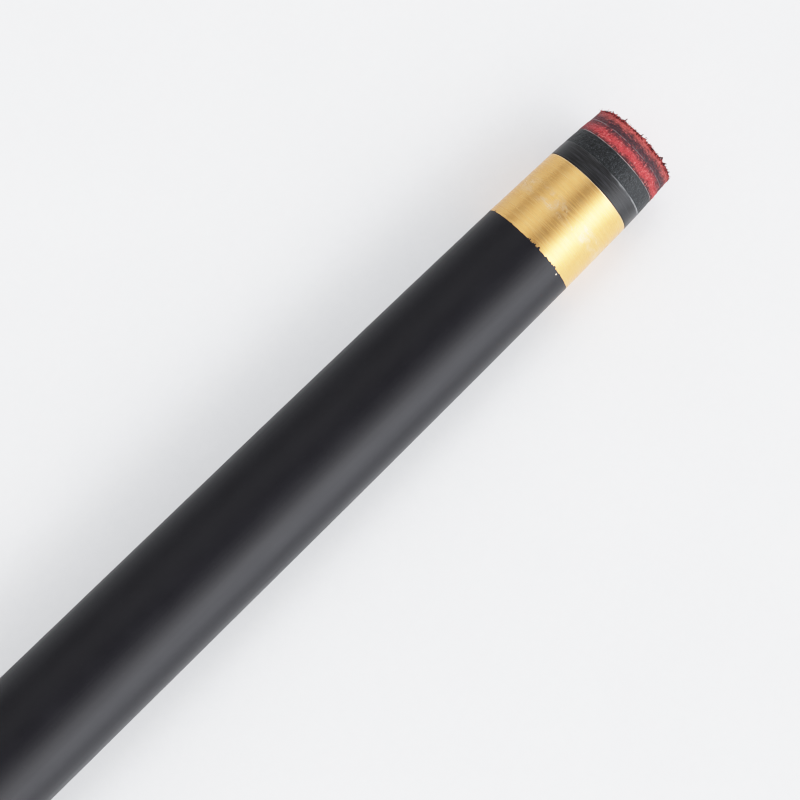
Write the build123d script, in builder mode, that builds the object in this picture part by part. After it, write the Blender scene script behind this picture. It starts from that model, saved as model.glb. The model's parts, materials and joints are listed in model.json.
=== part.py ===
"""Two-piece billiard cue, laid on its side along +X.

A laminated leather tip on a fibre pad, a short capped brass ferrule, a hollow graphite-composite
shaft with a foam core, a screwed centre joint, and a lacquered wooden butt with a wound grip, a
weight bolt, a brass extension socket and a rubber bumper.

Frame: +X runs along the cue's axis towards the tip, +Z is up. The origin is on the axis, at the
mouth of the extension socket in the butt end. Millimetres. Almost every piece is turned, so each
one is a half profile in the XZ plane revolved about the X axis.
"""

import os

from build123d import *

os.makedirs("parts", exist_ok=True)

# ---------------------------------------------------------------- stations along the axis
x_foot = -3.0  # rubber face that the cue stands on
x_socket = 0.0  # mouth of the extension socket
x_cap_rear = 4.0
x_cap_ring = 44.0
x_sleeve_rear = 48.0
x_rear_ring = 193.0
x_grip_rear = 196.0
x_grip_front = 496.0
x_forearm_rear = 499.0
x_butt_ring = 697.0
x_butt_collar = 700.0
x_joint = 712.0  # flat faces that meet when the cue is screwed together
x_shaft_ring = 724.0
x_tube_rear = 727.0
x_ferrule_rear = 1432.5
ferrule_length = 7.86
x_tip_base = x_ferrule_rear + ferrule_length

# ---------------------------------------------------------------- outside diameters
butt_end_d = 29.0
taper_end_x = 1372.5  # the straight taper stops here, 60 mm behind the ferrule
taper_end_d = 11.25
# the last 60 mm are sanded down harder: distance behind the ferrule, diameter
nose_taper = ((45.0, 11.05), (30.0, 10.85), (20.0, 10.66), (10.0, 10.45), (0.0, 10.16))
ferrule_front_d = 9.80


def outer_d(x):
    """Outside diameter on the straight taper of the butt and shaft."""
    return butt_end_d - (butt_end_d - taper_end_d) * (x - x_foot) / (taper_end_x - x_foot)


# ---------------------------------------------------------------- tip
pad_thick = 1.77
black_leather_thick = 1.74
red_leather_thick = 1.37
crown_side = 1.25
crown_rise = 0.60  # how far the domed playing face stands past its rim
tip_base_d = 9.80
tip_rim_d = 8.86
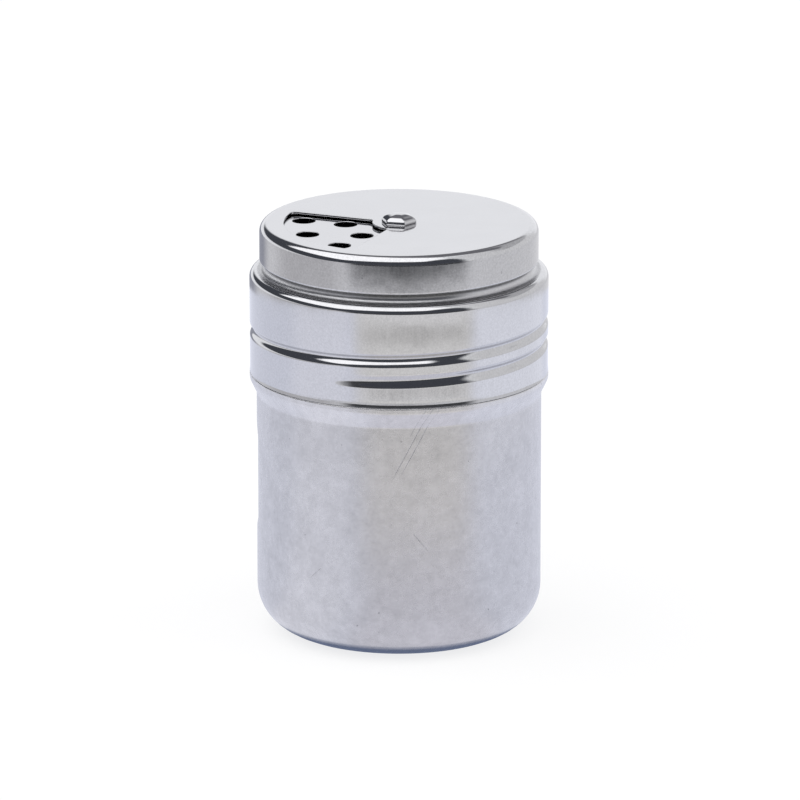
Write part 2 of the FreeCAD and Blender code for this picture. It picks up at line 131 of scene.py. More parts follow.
____
What is expected: Include the first line, the line containing "weight bolt, a", and every line between them, copied exactly from the material above; output no other line.

Response to this exercise:
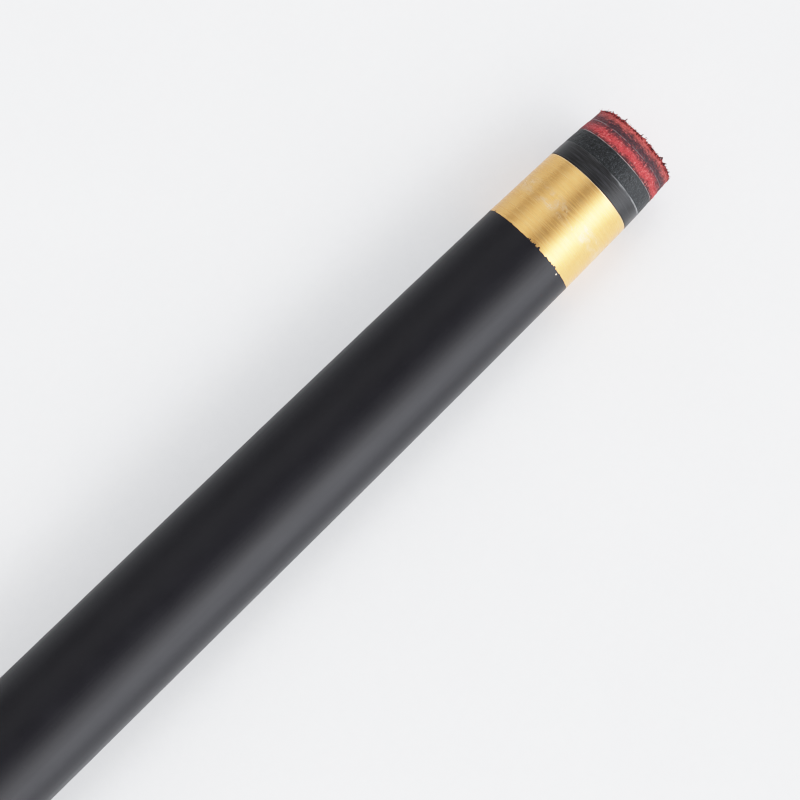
Write the build123d script, in builder mode, that builds the object in this picture part by part. After it, write the Blender scene script behind this picture. It starts from that model, saved as model.glb. The model's parts, materials and joints are listed in model.json.
=== part.py ===
"""Two-piece billiard cue, laid on its side along +X.

A laminated leather tip on a fibre pad, a short capped brass ferrule, a hollow graphite-composite
shaft with a foam core, a screwed centre joint, and a lacquered wooden butt with a wound grip, a
weight bolt, a brass extension socket and a rubber bumper.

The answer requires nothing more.